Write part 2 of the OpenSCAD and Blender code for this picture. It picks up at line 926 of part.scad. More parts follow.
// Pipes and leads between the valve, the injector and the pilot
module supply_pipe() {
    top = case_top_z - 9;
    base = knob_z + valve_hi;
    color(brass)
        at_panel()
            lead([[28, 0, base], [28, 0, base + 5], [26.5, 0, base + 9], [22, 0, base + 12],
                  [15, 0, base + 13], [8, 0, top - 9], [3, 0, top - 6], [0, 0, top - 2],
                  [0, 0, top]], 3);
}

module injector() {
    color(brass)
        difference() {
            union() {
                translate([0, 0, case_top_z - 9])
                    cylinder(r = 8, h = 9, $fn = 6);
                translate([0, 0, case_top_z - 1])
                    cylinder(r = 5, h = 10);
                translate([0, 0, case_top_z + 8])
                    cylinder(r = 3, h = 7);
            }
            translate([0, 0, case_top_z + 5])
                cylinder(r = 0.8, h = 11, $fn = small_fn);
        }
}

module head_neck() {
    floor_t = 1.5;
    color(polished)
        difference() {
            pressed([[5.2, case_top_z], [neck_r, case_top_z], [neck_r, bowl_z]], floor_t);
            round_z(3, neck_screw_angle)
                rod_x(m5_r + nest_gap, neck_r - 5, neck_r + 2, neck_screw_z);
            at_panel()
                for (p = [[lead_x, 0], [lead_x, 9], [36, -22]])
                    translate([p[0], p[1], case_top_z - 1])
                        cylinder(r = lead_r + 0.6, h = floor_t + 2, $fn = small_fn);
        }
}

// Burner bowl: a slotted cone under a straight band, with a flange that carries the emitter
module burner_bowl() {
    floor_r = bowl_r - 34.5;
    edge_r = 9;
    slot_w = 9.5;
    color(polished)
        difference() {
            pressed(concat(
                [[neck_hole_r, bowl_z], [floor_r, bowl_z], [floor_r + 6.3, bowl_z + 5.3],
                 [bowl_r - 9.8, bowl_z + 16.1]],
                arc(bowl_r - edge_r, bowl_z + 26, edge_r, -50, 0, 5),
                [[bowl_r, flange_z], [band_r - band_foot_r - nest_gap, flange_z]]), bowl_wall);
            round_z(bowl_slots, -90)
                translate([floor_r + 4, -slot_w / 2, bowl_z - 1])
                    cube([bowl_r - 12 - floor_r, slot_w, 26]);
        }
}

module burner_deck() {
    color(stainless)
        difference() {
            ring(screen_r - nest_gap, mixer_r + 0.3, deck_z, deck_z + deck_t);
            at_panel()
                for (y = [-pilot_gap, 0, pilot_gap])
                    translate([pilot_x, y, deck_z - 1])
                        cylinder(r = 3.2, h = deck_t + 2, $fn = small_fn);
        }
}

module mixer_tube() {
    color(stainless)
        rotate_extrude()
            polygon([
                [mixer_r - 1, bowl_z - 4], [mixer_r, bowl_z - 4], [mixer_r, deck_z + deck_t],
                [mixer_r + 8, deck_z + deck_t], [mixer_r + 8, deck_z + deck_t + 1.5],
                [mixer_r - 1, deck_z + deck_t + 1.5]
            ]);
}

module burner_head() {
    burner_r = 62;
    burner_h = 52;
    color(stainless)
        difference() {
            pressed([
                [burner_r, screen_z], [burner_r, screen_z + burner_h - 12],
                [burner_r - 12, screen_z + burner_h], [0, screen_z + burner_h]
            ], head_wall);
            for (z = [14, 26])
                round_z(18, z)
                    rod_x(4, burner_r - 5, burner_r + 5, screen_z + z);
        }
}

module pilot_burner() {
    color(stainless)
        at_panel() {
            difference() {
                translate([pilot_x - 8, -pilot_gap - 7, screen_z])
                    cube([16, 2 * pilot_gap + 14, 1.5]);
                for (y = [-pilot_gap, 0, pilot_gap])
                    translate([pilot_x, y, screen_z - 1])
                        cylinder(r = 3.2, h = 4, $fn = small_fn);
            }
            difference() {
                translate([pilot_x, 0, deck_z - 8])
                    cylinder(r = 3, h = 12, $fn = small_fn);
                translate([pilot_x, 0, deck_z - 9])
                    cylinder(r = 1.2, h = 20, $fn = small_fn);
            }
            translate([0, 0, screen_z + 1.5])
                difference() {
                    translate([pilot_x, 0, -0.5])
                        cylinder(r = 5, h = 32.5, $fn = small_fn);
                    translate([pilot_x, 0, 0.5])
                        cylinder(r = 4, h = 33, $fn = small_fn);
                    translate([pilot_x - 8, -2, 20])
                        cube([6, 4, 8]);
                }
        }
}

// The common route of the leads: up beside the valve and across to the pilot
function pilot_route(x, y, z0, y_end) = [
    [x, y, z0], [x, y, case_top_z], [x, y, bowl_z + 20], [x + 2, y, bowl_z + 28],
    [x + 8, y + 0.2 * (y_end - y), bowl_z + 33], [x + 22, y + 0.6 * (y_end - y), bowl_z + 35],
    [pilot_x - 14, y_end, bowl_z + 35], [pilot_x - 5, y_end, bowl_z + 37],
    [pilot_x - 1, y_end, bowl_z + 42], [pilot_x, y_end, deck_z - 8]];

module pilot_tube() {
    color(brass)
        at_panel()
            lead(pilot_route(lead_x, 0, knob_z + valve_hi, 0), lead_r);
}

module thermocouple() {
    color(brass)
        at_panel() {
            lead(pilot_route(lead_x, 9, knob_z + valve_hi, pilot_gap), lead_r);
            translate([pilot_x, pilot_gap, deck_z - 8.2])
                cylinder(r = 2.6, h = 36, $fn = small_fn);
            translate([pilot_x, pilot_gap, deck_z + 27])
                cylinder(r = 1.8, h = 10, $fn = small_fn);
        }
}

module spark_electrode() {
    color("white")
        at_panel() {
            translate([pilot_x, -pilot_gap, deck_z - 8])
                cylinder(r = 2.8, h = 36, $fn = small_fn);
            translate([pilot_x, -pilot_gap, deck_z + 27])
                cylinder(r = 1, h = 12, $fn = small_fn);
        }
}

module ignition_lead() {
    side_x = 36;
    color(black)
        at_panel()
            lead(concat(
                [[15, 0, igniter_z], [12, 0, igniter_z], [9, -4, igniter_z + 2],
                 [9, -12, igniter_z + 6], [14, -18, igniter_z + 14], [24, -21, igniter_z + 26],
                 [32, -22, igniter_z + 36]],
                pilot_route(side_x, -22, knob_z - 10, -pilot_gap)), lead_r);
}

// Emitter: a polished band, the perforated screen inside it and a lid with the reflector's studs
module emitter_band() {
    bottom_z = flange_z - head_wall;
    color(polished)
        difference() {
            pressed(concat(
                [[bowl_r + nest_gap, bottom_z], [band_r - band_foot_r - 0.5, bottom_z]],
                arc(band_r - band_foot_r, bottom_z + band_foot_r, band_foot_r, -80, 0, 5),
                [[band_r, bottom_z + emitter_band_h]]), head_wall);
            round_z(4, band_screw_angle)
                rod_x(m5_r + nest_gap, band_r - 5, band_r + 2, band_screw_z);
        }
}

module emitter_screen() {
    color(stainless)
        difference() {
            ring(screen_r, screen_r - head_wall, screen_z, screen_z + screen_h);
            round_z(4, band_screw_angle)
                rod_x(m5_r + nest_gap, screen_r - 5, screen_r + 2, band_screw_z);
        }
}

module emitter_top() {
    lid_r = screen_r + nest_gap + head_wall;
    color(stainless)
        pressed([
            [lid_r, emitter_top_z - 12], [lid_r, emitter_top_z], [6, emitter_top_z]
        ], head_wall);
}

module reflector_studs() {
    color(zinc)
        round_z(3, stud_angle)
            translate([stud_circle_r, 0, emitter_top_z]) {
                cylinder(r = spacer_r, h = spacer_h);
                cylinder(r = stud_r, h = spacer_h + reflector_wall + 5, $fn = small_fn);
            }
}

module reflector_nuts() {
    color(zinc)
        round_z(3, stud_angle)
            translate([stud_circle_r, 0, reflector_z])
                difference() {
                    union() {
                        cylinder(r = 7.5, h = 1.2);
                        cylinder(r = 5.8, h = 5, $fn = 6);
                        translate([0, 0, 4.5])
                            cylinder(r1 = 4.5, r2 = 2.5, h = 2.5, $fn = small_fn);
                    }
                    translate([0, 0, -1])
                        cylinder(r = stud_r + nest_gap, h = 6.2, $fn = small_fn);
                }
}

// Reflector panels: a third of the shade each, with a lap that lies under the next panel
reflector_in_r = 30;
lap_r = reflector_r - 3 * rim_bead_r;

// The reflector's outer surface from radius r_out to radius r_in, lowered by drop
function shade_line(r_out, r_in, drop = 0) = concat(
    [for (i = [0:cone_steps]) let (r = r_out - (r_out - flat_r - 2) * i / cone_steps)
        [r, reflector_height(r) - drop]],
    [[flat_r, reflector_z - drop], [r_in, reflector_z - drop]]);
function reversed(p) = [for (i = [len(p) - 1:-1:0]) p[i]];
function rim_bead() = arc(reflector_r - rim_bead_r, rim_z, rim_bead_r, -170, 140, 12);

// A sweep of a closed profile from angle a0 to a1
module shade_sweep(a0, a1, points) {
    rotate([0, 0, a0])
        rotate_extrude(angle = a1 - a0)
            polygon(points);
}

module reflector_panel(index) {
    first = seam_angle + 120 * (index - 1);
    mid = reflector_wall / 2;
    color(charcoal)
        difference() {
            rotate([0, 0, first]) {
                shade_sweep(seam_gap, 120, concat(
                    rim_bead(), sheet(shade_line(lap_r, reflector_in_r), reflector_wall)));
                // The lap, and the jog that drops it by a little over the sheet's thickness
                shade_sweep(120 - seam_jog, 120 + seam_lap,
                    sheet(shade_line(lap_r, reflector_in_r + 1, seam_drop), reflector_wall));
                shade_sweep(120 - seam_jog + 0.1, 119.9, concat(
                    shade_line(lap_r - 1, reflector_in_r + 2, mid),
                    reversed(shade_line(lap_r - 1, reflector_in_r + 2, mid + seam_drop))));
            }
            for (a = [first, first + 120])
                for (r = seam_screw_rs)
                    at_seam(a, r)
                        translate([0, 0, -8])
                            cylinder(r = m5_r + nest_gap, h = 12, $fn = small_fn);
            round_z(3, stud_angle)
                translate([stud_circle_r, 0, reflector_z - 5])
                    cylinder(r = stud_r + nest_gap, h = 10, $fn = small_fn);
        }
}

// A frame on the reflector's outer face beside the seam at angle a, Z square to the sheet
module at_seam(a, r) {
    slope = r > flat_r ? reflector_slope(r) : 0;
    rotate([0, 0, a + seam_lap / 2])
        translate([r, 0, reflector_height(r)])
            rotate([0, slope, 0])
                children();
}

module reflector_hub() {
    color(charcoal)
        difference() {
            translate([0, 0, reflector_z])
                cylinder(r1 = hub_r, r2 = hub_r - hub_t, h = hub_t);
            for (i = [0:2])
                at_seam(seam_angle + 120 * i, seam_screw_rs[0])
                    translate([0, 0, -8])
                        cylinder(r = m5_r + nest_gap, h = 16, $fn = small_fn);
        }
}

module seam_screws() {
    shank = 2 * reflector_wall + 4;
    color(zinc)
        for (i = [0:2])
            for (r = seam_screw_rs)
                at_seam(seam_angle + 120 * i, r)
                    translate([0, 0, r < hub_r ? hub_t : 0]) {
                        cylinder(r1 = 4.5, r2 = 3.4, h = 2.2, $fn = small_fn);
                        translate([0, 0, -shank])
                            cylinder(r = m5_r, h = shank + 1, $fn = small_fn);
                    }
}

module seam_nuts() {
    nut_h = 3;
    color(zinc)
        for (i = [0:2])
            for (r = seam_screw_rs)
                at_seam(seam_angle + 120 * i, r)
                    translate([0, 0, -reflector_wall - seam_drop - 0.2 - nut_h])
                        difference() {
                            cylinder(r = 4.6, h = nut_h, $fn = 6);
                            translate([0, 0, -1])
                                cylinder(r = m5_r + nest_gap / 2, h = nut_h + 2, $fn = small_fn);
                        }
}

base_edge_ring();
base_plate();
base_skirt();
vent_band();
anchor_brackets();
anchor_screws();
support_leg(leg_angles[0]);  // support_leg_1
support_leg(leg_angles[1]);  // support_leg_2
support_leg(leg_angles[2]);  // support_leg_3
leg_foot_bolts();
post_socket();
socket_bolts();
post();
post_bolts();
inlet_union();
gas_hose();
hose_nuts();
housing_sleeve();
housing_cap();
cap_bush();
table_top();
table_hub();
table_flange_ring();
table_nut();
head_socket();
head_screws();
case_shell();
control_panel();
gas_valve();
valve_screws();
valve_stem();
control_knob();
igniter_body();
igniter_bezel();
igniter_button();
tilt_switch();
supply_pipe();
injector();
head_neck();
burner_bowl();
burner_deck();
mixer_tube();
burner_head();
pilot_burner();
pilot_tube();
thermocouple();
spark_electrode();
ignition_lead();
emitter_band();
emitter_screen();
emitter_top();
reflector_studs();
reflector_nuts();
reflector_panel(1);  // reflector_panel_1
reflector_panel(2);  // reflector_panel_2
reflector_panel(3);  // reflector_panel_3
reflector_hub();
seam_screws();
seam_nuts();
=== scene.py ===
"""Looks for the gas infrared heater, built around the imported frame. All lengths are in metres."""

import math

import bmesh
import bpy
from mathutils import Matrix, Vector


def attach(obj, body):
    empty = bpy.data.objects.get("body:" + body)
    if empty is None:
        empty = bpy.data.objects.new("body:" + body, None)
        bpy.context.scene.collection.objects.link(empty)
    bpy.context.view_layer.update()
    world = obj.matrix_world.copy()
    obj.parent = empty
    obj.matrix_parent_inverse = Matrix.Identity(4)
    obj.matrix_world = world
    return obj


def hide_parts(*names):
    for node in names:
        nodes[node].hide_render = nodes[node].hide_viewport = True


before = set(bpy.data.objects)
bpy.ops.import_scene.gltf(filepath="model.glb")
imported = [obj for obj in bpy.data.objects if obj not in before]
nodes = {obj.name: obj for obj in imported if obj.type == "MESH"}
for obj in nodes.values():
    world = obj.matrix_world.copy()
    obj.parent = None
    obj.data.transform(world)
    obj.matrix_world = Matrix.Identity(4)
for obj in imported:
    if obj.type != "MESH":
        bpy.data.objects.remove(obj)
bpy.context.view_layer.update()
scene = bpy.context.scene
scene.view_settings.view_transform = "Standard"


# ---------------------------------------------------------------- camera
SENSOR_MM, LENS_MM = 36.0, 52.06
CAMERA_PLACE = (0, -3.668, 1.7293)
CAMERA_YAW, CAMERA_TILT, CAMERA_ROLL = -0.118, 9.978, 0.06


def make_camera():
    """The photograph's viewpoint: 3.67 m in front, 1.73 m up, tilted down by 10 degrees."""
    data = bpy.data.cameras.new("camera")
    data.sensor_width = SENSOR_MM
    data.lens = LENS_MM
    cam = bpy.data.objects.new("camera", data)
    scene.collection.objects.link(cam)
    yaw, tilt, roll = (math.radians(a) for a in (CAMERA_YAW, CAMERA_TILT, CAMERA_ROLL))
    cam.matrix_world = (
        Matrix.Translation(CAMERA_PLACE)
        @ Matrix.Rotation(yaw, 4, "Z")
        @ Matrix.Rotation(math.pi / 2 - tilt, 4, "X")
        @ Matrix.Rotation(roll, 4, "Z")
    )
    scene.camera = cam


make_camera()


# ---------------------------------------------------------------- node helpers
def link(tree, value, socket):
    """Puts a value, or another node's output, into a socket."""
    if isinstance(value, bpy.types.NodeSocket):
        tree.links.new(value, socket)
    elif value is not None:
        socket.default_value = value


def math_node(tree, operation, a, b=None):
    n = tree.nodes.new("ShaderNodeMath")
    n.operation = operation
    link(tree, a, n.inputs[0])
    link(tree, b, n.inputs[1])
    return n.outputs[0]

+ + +

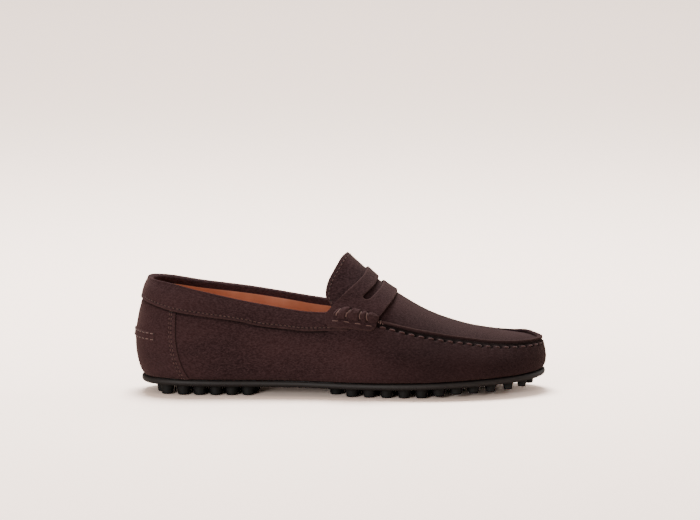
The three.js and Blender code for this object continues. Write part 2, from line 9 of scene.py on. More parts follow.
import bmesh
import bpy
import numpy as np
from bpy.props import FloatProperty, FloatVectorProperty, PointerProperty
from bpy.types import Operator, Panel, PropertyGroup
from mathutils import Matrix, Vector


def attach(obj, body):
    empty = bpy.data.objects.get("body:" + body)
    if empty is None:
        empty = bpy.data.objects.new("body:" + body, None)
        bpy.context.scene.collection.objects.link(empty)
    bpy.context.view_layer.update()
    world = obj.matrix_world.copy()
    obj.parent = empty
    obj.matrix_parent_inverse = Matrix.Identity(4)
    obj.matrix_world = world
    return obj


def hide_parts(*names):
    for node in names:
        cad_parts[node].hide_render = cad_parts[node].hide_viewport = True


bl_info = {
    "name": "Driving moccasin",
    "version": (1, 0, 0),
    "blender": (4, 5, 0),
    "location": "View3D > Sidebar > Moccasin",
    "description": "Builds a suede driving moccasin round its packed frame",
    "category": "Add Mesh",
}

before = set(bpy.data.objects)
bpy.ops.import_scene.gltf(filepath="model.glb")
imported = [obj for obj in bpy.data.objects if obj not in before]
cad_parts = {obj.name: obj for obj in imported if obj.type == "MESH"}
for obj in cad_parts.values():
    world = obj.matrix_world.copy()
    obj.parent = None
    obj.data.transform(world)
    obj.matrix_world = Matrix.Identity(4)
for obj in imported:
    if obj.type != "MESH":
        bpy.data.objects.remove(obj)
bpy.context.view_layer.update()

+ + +

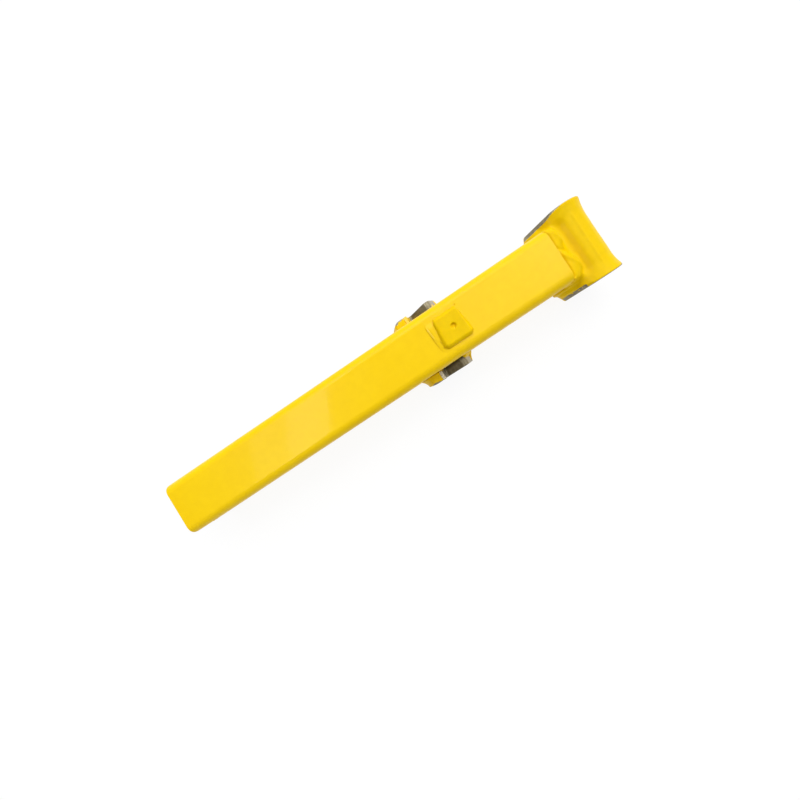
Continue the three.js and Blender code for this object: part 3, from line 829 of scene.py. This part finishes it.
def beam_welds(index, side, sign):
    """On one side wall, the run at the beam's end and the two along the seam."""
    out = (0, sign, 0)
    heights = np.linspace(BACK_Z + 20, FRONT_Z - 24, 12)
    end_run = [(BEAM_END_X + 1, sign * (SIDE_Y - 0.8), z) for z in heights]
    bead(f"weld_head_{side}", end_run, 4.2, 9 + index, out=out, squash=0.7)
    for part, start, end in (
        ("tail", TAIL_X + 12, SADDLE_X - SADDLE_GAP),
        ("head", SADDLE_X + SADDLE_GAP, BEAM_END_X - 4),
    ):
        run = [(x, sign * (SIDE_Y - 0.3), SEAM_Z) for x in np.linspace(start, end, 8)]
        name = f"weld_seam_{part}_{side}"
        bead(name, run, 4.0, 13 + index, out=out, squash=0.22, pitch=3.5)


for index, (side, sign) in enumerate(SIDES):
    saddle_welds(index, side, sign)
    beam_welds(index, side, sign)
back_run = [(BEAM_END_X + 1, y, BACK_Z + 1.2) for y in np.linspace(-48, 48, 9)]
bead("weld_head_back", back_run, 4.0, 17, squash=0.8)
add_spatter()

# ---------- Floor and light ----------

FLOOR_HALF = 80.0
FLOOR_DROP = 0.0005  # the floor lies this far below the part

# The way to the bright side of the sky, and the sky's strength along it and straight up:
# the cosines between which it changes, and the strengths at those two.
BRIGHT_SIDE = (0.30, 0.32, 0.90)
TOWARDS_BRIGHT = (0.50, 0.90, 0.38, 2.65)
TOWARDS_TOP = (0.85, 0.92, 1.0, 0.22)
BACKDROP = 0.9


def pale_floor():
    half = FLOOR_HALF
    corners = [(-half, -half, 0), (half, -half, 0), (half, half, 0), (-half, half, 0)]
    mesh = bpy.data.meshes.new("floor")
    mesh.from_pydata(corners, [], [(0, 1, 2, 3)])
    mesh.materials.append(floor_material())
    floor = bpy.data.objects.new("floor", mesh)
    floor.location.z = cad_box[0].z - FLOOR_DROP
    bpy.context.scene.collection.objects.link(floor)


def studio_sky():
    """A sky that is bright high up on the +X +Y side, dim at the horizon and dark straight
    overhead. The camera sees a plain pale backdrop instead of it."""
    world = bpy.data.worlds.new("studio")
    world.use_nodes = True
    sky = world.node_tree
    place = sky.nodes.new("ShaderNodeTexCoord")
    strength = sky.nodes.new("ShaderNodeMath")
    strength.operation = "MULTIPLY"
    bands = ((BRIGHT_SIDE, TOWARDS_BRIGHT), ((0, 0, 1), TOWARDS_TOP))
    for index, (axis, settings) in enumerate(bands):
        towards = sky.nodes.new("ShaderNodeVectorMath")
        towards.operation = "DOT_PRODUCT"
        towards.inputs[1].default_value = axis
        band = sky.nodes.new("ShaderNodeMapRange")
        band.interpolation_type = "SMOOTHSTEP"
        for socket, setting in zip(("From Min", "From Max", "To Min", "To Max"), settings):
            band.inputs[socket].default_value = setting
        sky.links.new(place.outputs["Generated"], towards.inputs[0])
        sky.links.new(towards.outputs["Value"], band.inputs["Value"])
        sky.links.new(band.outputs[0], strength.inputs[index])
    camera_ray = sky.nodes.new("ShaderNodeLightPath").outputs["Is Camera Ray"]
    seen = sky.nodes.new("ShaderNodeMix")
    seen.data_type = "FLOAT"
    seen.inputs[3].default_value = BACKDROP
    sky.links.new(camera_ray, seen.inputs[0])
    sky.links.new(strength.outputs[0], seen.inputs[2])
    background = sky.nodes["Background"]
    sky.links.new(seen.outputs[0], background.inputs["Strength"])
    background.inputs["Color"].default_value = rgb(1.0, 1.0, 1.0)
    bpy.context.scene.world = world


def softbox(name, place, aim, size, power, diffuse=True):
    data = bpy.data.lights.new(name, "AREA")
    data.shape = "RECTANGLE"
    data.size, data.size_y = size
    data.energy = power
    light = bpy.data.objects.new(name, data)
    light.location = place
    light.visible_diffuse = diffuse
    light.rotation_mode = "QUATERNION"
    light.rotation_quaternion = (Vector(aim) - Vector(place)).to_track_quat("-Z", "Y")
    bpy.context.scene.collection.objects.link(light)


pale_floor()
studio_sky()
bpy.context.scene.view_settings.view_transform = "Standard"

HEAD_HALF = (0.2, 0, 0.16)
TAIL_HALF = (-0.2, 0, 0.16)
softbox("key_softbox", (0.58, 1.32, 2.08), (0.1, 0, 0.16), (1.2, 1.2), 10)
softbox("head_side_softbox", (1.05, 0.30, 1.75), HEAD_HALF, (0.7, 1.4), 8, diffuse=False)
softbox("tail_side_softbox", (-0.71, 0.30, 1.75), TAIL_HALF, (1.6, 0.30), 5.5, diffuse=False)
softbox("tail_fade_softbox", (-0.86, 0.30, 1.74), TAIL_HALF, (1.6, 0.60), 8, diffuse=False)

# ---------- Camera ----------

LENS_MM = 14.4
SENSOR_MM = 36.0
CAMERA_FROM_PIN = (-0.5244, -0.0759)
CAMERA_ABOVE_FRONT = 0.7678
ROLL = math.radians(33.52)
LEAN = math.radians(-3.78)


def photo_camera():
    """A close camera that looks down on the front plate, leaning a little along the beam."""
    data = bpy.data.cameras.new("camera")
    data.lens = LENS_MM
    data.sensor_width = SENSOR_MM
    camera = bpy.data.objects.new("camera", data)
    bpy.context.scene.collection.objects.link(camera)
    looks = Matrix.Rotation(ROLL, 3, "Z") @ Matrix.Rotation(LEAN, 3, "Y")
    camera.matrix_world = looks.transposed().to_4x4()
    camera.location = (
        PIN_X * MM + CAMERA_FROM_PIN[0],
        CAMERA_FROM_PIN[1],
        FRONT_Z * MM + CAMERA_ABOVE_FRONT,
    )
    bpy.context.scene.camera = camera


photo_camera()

+ + +

WRITTEN INSTRUCTION:
Search the preceding listing for "follow" and extract every line where it is found.

THE REPLY:
Write part 2 of the OpenSCAD and Blender code for this picture. It picks up at line 926 of part.scad. More parts follow.
The three.js and Blender code for this object continues. Write part 2, from line 9 of scene.py on. More parts follow.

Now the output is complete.